Well that just steams me. Worse off, when I called the Governor back in July, his staff told me they weren’t planning a shakup. Then, all of the sudden, Schweitzer rotates out six seats–SIX. More turnover than any other board in the state by far! Sounds like a shakeup to me. Mr. Schweitzer, you think we’re not watching what’s going on with our children? Well we are. And we’re watching you, Mr. Schweitzer.

Little bit’a delayed reaction here–been out exercising my freedoms.

A little bit of straight speak from our boy Mitchell Hicks, chair of Frenchtown Rural Fire. Now Mitchell pissed us off a few weeks back for antagonizing Scott Waldron, hero of the Black Cat Fire, but he redeemed himself Monday by laying down some truth about the Office of Property Grabbing. You see, Frenchtown came to its senses last month and realized that by going along with the OPG subdivision review, they were playing the man’s game in the following ways:

1. By using our taxpayer money to enforce the will of OPG…

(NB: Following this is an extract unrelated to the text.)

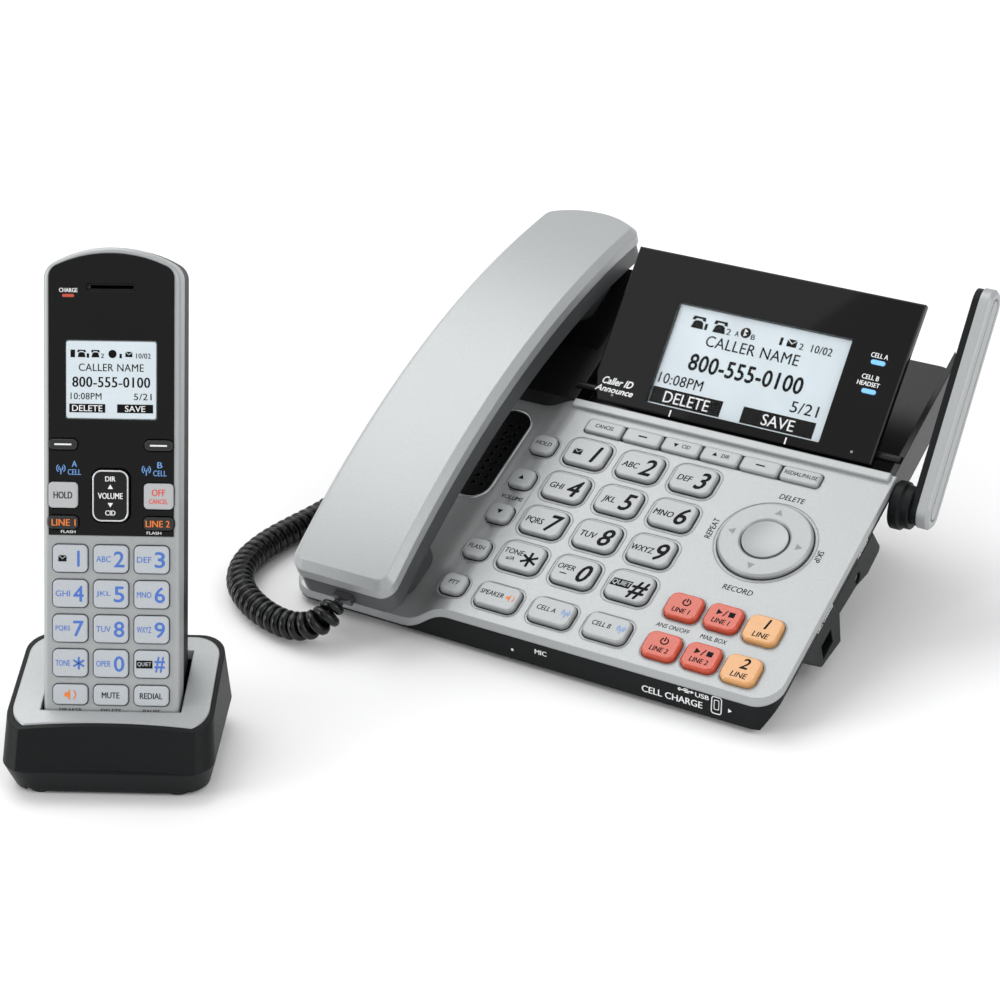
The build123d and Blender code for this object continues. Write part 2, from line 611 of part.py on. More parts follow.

2. thereby subsidizing higher development regulation standards than we as a community hold.

3. Opening Frenchtown, not rich-ass Missoula, up to litigation.

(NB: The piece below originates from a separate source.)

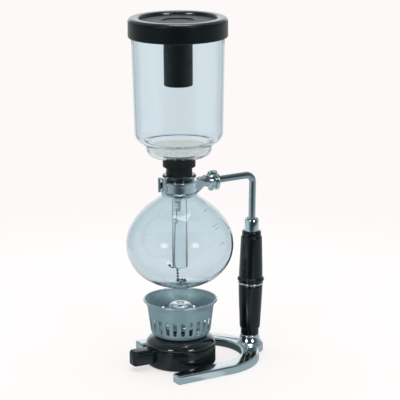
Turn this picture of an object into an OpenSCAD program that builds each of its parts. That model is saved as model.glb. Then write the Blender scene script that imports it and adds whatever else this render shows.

4. Making Scott Waldron mad.

5. Validating the cabal that is the OPG, James McCubbin, Bill Carey and Mike Sehestedt.

Now, of course, token “progressive” commissioner Bill Carey flipped out about Frenchtown’s decision to remove itself from subdivision review. “Oh no, I don’t know if I can approve any more Frenchtown subdivisions without the fire dept. telling us there’s systems in place to fight fire,” he says. Well, of course there’s systems in place, Mr. Carey. We still got building codes don’t we?

So, I’m loosing track of myself. Here’s where Mitchell rolls in with the straight speak… After cutting into a speech about how development approval is the business of planners, he says, “It’s time for those OPG boys to start earning their money.”

Hooyah, Mr. Hicks. Roger Millar can take that to the bank; although he probably goes to a “credit union.”